As security threats grow more sophisticated, ensuring a sustainable, well-supported security workforce will be just as important as adopting the latest cybersecurity technology.
The Wrap
Cybersecurity in 2025 is evolving beyond traditional defense strategies. Gartner’s six key trends highlight the need for AI-driven security, a renewed focus on cyber resilience, and a shift toward optimizing security programs rather than simply expanding them.
CISOs and technology leaders should focus on three key actions:
- Evaluate how AI is shaping security risks and defenses — particularly around data protection and tactical AI deployment.
- Strengthen identity management by addressing machine identities, which are emerging as a critical attack vector.
- Reassess security investments, focusing on optimization rather than tool expansion, and prioritize workforce resilience to combat cybersecurity burnout.

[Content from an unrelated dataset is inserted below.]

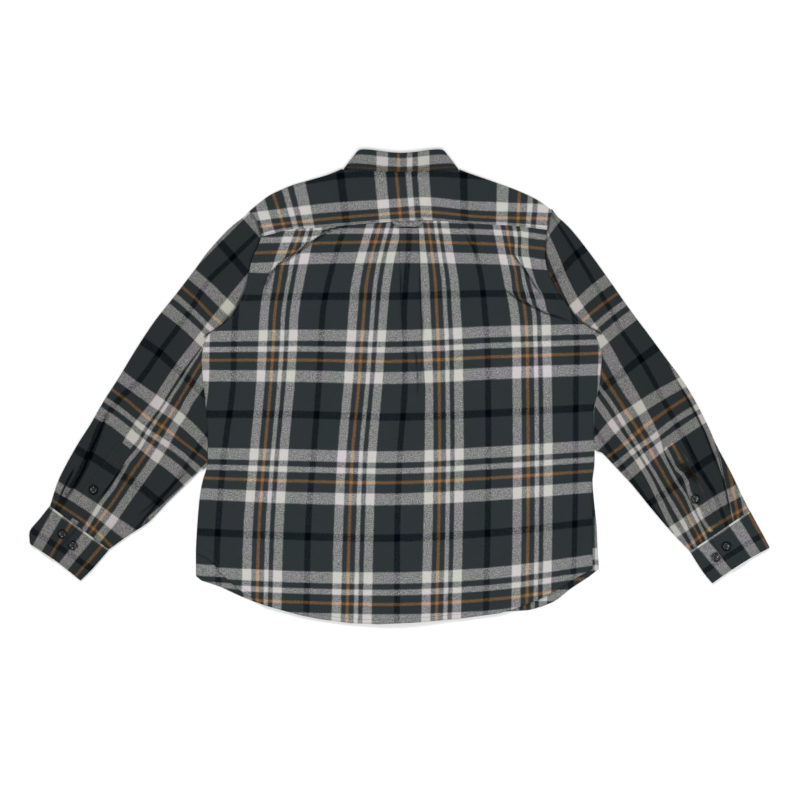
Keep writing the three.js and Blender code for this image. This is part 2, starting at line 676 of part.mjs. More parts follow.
// A sleeve: the top face, the lower fold, the flat underside and the outer fold, as one closed ring
function makeSleeve(side, rows) {
  const outer = [];
  const inner = [];
  for (const [i, row] of rows.entries()) {
    const radius = row.height / 2;
    const count = row.points.length;
    const across = new THREE.Vector3(row.across[0], row.across[1], 0);
    const foldPoint = (place, fold, sign) => {
      if (i === 0) return new THREE.Vector3(place.x, place.y, radius).addScaledVector(across, sign * radius);
      return new THREE.Vector3(fold[0], fold[1], radius);
    };
    const lowerEdge = foldPoint(row.points[count - 1], row.lowerFold, 1);
    const outerEdge = foldPoint(row.points[0], row.outerFold, -1);
    const outerRow = row.points.map((p) => p.clone());
    const innerRow = row.points.map((p) => new THREE.Vector3(p.x, p.y, p.z - clothWall));
    outerRow.push(lowerEdge);
    innerRow.push(lowerEdge.clone().addScaledVector(across, -clothWall));
    for (let k = count - 1; k >= 0; k -= 1) {
      const p = row.points[k];
      outerRow.push(new THREE.Vector3(p.x, p.y, 0));
      innerRow.push(new THREE.Vector3(p.x, p.y, clothWall));
    }
    outerRow.push(outerEdge);
    innerRow.push(outerEdge.clone().addScaledVector(across, clothWall));
    outer.push(outerRow);
    inner.push(innerRow);
  }
  addNode(side < 0 ? 'sleeve_left' : 'sleeve_right', clothGeometry(outer, inner, { ring: true }), flannel);
}

// The gauntlet is a strip of the sleeve's own points, moved out
function makeGauntlet(side, rows) {
  const columns = side < 0 ? gauntletColumns.left : gauntletColumns.right;
  const strip = rows.slice(gauntletStart).map((row) => columns.map((k) => {
    const p = row.points[k];
    return new THREE.Vector3(p.x, p.y, p.z + seamGap + clothWall);
  }));
  addNode(side < 0 ? 'gauntlet_left' : 'gauntlet_right', sheetGeometry(strip, clothWall), flannelBand);
  return strip;
}

// Cuff: starts at the upper end's edge, runs round the outer fold, under, round the lower fold and
// back under its own start
const cuffLower = cuffWall + seamGap;
const cuffTopLevel = { under: cuffLower + cuffWall, over: 2 * cuffLower + cuffWall };
function makeCuff(side) {
  const stations = side < 0 ? leftCuff : rightCuff;
  const lap = side < 0 ? leftCuffLap : rightCuffLap;
  const hidden = lap - cuffUnderlap;
  const overLow = cuffTopLevel.under + 0.2;
  const path = [
    [lap, cuffTopLevel.over, 'top'],
    [(lap + hidden) / 2, cuffTopLevel.over, 'top'],
    [hidden - 0.02, cuffTopLevel.over, 'top'],
    [hidden - 0.1, overLow, 'top'],
    [0.04, overLow, 'top'],
    [0, overLow / 2, 'outerFold'],
    [0.04, 0, 'under'],
    [0.35, 0, 'under'],
    [0.65, 0, 'under'],
    [0.96, 0, 'under'],
    [1, cuffTopLevel.under / 2, 'lowerFold'],
    [0.96, cuffTopLevel.under, 'top'],
    [0.82, cuffTopLevel.under, 'top'],
    [lap, cuffTopLevel.under, 'top'],
    [hidden, cuffTopLevel.under, 'top'],
  ];
  const outer = [];
  const inner = [];
  for (const row of stations) {
    const across = new THREE.Vector3(row.lowerX - row.outerX, row.lowerY - row.outerY, 0);
    const unit = across.clone().normalize();
    const outerRow = [];
    const innerRow = [];
    for (const [share, z, part] of path) {
      const point = new THREE.Vector3(row.outerX, row.outerY, z).addScaledVector(across, share);
      const inward = { top: [0, -1], under: [0, 1], outerFold: [1, 0], lowerFold: [-1, 0] }[part];
      const offset = unit.clone().multiplyScalar(inward[0] * cuffWall);
      offset.z = inward[1] * cuffWall;
      outerRow.push(point);
      innerRow.push(point.clone().add(offset));
    }
    outer.push(outerRow);
    inner.push(innerRow);
  }
  addNode(side < 0 ? 'cuff_left' : 'cuff_right', clothGeometry(outer, inner), flannelBand);
}

// Collar. It is a flattened ring: the front half lies on the surface and the back half on top.
// A point of the ring is given by its column, its level and its depth in from the outer face.
const collarRadius = collarHeight / 2;
const collarHalfWidth = (y) => 75.5 + (383 - y) * 0.8;
function ringPoint(side, turn, x, y, depth) {
  const angle = THREE.MathUtils.degToRad(turn);
  const reach = collarRadius - depth;
  const isFlat = Math.abs(turn) === 90;
  const across = isFlat ? x : collarHalfWidth(y) - collarRadius + reach * Math.cos(angle);
  return new THREE.Vector3(collarCentre + side * across, y, collarRadius + reach * Math.sin(angle));
}

// Columns of the turned-down collar from the front opening round to the middle of the back
const fallColumns = table(['turn', 'topX', 'topY', 'lowX', 'lowY'], [
  [-90, 8, 305, 60, 238],
  [-90, 22, 311, 66, 241],
  [-90, 40, 329, 73, 264],
  [-90, 56, 349, 80, 298],
  [-90, 68, 367, 86, 338],
  [-45, 0, 378, 0, 362],
  [0, 0, 383, 0, 362],
  [45, 0, 387, 0, 362.5],
  [90, 66, 390, 86, 361.5],
  [90, 45, 388, 58, 357],
  [90, 22, 386, 27, 353.5],
  [90, 0, 385, 0, 353],
]);

function makeCollarFall() {
  const half = fallColumns.map((column) => ({ ...column, side: -1 }));
  const otherHalf = fallColumns.slice(0, -1).map((column) => ({ ...column, side: 1 })).reverse();
  const columns = [...half, ...otherHalf];
  const legEnd = collarWall + seamGap;
  const rows = [
    { outerDepth: legEnd + collarWall, innerDepth: legEnd, drop: 6, innerDrop: 6, share: 0 },
    { outerDepth: legEnd + collarWall, innerDepth: legEnd, drop: 1.5, innerDrop: 1.6, share: 0 },
    { outerDepth: legEnd - 0.15, innerDepth: legEnd - 0.15, drop: 0, innerDrop: 1.4, share: 0 },
    { outerDepth: 0, innerDepth: collarWall, drop: 1.5, innerDrop: 1.6, share: 0 },
    { outerDepth: 0, innerDepth: collarWall, drop: 0, innerDrop: 0, share: 0.35 },
    { outerDepth: 0, innerDepth: collarWall, drop: 0, innerDrop: 0, share: 0.7 },
    { outerDepth: 0, innerDepth: collarWall, drop: 0, innerDrop: 0, share: 1 },
  ];
  const grid = (depthName, dropName) => rows.map((row) => columns.map((column) => {
    const y = lerp(column.topY, column.lowY, row.share) - row[dropName];
    const x = lerp(column.topX, column.lowX, row.share);
    return ringPoint(column.side, column.turn, x, y, row[depthName]);
  }));
  const outer = grid('outerDepth', 'drop');
  addNode('collar_fall', clothGeometry(outer, grid('innerDepth', 'innerDrop')), flannelBand);
}

// Columns of the stand from the centre front to the middle of the back. The lifts are how far each end
// is raised where one laps over the other.
const standColumns = table(['turn', 'topX', 'lowX', 'underLift', 'overLift'], [
  [-90, 12, 12, 0.8, 2.5],
  [-90, 17, 18, 0.4, 1.6],
  [-90, 31, 36, 0, 0],
  [-90, 47, 55, 0, 0],
  [-90, 60, 73, 0, 0],
  [-90, 67, 84, 0, 0],
  [-45, 0, 0, 0, 0],
  [0, 0, 0, 0, 0],
  [45, 0, 0, 0, 0],
  [90, 66, 85, 0, 0],
  [90, 45, 58, 0, 0],
  [90, 22, 30, 0, 0],
  [90, 0, 0, 0, 0],
]);
const sideStandLowY = 360;

function makeCollarStand() {
  const half = standColumns.map((column) => ({ ...column, side: -1, lift: column.underLift }));
  const otherHalf = standColumns.map((column) => ({ ...column, side: 1, lift: column.overLift }));
  const firstEnd = { ...half[0], side: 1 };
  const lastEnd = { ...otherHalf[0], side: -1 };
  const columns = [firstEnd, ...half, ...otherHalf.slice(0, -1).reverse(), lastEnd];
  const outerDepth = collarWall + seamGap;
  const topY = (column) => {
    const matching = fallColumns.filter((fall) => fall.turn === column.turn);
    return lookUp(matching, 'topX', column.topX, 'topY') - standDrop - column.lift;
  };
  const lowY = (column) => {
    if (column.turn === 90) return neckBackY(column.lowX) + 0.7;
    if (column.turn === -90) return neckFrontY(collarCentre * column.side + column.lowX);
    return sideStandLowY;
  };
  const grid = (depth) => [0, 0.5, 1].map((share) => columns.map((column) => {
    const y = lerp(topY(column), lowY(column), share);
    const point = ringPoint(column.side, column.turn, lerp(column.topX, column.lowX, share), y, depth);
    point.z += column.lift;
    return point;
  }));
  addNode('collar_stand', clothGeometry(grid(outerDepth), grid(outerDepth + collarWall)), flannelBand);
}

// Locker loop on the yoke seam
function makeLockerLoop() {
  const halfWidth = 3.4;
  const path = table(['x', 'y', 'z'], [
    [-9, 270.5, 9.6],
    [0, 267.5, 10.4],
    [15.5, 266.6, 10.8],
    [31, 267.5, 10.4],
    [38, 271.5, 9.6],
  ]);
  const edge = (off) => path.map((p) => new THREE.Vector3(p.x, p.y + off, p.z + clothWall));
  const grid = [edge(-halfWidth), edge(halfWidth)];
  addNode('locker_loop', sheetGeometry(grid, clothWall), flannelBand);
}

// A button with a rim, a dish and four holes
const buttonSides = 12;
const holeSides = 5;
const holeRadius = 0.9;
const holeSpacing = 1.5;
function solidOf(geometry) {
  const plain = geometry.clone();
  plain.deleteAttribute('normal');
  plain.deleteAttribute('uv');
  const merged = mergeVertices(plain, 1e-4);
  const mesh = new wasm.Mesh({
    numProp: 3,
    vertProperties: new Float32Array(merged.attributes.position.array),
    triVerts: new Uint32Array(merged.index.array),
  });
  return new wasm.Manifold(mesh);
}

function buttonGeometry() {
  const radius = buttonDiameter / 2;
  const dishFloor = buttonThickness - buttonDish;
  const profile = [
    [0, 0], [radius - buttonRim, 0], [radius, buttonRim], [radius - buttonRim / 2, buttonThickness],
    [radius - 1.9 * buttonRim, buttonThickness], [radius - 2.6 * buttonRim, dishFloor], [0, dishFloor],
  ].map(([r, z]) => new THREE.Vector2(r, z));
  const disc = new THREE.LatheGeometry(profile, buttonSides);
  disc.rotateX(Math.PI / 2);
  let solid = solidOf(disc);
  for (const [sx, sy] of [[1, 1], [1, -1], [-1, 1], [-1, -1]]) {
    const hole = new THREE.CylinderGeometry(holeRadius, holeRadius, 4 * buttonThickness, holeSides);
    hole.rotateX(Math.PI / 2);
    hole.translate(sx * holeSpacing, sy * holeSpacing, 0);
    solid = solid.subtract(solidOf(hole));
  }
  const mesh = solid.getMesh();
  const geometry = new THREE.BufferGeometry();
  geometry.setAttribute('position', new THREE.Float32BufferAttribute(mesh.vertProperties, 3));
  geometry.setIndex([...mesh.triVerts]);
  return geometry;
}

function makeButtons(strips) {
  const geometry = buttonGeometry();
  for (const button of cuffButtons) {
    const top = button.level ? cuffTopLevel.over : cuffTopLevel.under;
    addNode(button.name, geometry, buttonPlastic, [button.x, button.y, top + seamGap]);
  }
  for (const button of gauntletButtons) {
    const near = strips[button.side].flat().filter((p) => Math.hypot(p.x - button.x, p.y - button.y) < 34);
    const top = Math.max(...near.map((p) => p.z));
    addNode(button.name, geometry, buttonPlastic, [button.x, button.y, top + seamGap]);
  }
  frontButtonLevels.forEach((level, k) => {
    addNode(`button_front_${k + 1}`, geometry, buttonPlastic, [0, level, 0]);
  });
  addNode('button_stand', geometry, buttonPlastic, [collarCentre, standButtonY, 0]);
}

makeBack();
makeYoke();
makeFront(-1);
makeFront(1);
makeBands();
const strips = {};
for (const side of [-1, 1]) {
  const rows = sleeveGrid(side);
  makeSleeve(side, rows);
  strips[side] = makeGauntlet(side, rows);
  makeCuff(side);
}
makeCollarStand();
makeCollarFall();
makeLockerLoop();
makeButtons(strips);

export default group;
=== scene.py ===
"""Flannel shirt laid flat on its front: the looks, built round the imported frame.

Tables are in plan units of 1.65 mm: x runs right and y runs down, as the shirt is seen from above.
Heights are in millimetres. Stripe values count plan units of cloth, warp across and weft down.
"""
import math

import bpy
import numpy as np
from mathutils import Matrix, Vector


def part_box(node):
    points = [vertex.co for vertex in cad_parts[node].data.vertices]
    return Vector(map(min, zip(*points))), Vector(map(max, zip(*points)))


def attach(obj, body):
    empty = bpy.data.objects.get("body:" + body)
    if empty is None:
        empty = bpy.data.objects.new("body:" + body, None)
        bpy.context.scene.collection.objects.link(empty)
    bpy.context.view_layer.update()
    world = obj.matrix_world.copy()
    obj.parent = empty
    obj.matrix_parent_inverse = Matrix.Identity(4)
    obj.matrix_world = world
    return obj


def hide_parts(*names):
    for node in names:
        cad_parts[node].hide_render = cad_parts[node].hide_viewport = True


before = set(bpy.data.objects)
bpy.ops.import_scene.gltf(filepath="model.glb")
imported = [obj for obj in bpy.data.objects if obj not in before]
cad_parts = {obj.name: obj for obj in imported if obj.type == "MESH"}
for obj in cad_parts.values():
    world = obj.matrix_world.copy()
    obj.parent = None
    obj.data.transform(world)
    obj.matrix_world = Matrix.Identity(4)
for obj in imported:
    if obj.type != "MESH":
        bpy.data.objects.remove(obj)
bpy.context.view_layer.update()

UNIT = 1.65
CENTRE_X = 399.5
CENTRE_Y = 386.2
WALL = 0.9
WARP_REPEAT = 89.3
WEFT_REPEAT = 120.5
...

Michaels advises that organizations take a structured approach to these challenges:
“CISOs should evaluate each cybersecurity trend and decide whether to embrace, monitor, or ignore it. If they choose to embrace a trend, they should integrate it into their strategic roadmap, ensuring that relevant projects are initiated to align with their long-term goals. For trends that are monitored, CISOs should keep a close watch on developments and be ready to act if necessary. Ignoring a trend should be a well-considered decision, as it might leave the organization vulnerable in the future.”
By aligning security strategies with these evolving trends, organizations can not only strengthen their defenses but also enable business transformation in an increasingly complex digital world.